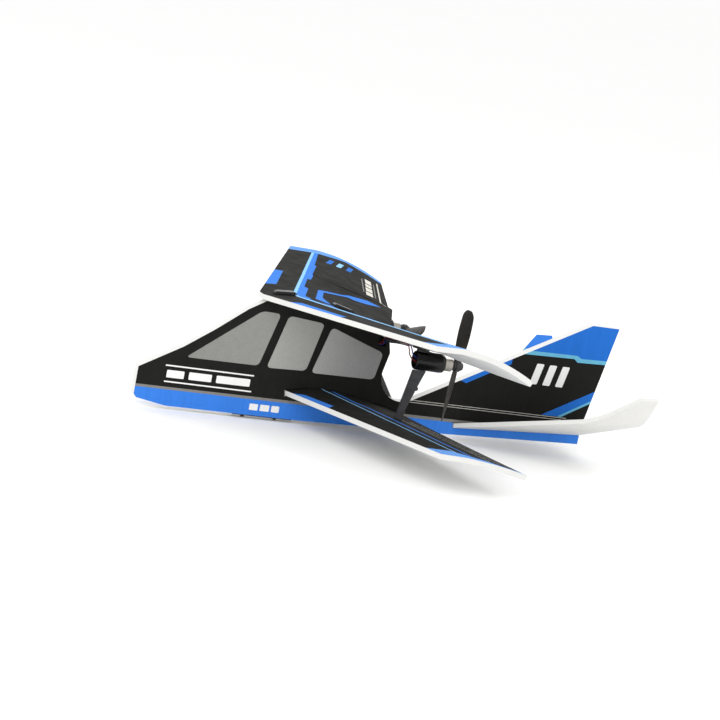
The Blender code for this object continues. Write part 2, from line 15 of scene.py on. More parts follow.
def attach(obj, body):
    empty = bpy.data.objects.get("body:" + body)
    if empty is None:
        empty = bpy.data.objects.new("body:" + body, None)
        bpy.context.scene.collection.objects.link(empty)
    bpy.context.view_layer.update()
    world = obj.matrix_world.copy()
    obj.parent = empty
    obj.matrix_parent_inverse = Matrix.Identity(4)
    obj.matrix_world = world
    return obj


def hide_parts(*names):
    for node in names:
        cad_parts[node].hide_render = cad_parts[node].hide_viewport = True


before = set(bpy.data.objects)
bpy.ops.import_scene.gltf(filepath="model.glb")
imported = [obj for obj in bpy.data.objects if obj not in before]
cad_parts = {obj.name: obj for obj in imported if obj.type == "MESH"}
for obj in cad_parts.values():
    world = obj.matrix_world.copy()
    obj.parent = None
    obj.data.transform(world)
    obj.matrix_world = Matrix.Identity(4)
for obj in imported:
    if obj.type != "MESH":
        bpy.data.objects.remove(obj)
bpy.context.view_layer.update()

-----

What to produce: Restate the data above word for word.

Complete answer:
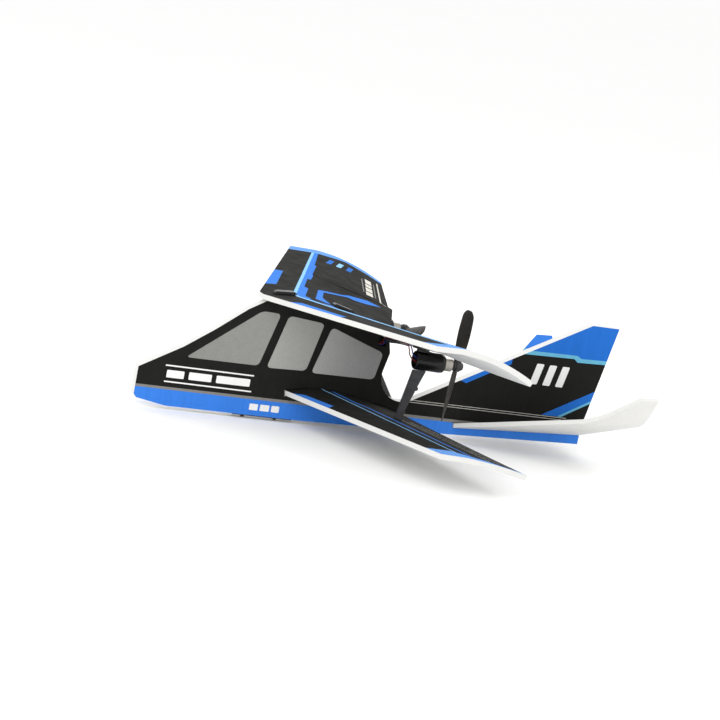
The Blender code for this object continues. Write part 2, from line 15 of scene.py on. More parts follow.
def attach(obj, body):
    empty = bpy.data.objects.get("body:" + body)
    if empty is None:
        empty = bpy.data.objects.new("body:" + body, None)
        bpy.context.scene.collection.objects.link(empty)
    bpy.context.view_layer.update()
    world = obj.matrix_world.copy()
    obj.parent = empty
    obj.matrix_parent_inverse = Matrix.Identity(4)
    obj.matrix_world = world
    return obj


def hide_parts(*names):
    for node in names:
        cad_parts[node].hide_render = cad_parts[node].hide_viewport = True


before = set(bpy.data.objects)
bpy.ops.import_scene.gltf(filepath="model.glb")
imported = [obj for obj in bpy.data.objects if obj not in before]
cad_parts = {obj.name: obj for obj in imported if obj.type == "MESH"}
for obj in cad_parts.values():
    world = obj.matrix_world.copy()
    obj.parent = None
    obj.data.transform(world)
    obj.matrix_world = Matrix.Identity(4)
for obj in imported:
    if obj.type != "MESH":
        bpy.data.objects.remove(obj)
bpy.context.view_layer.update()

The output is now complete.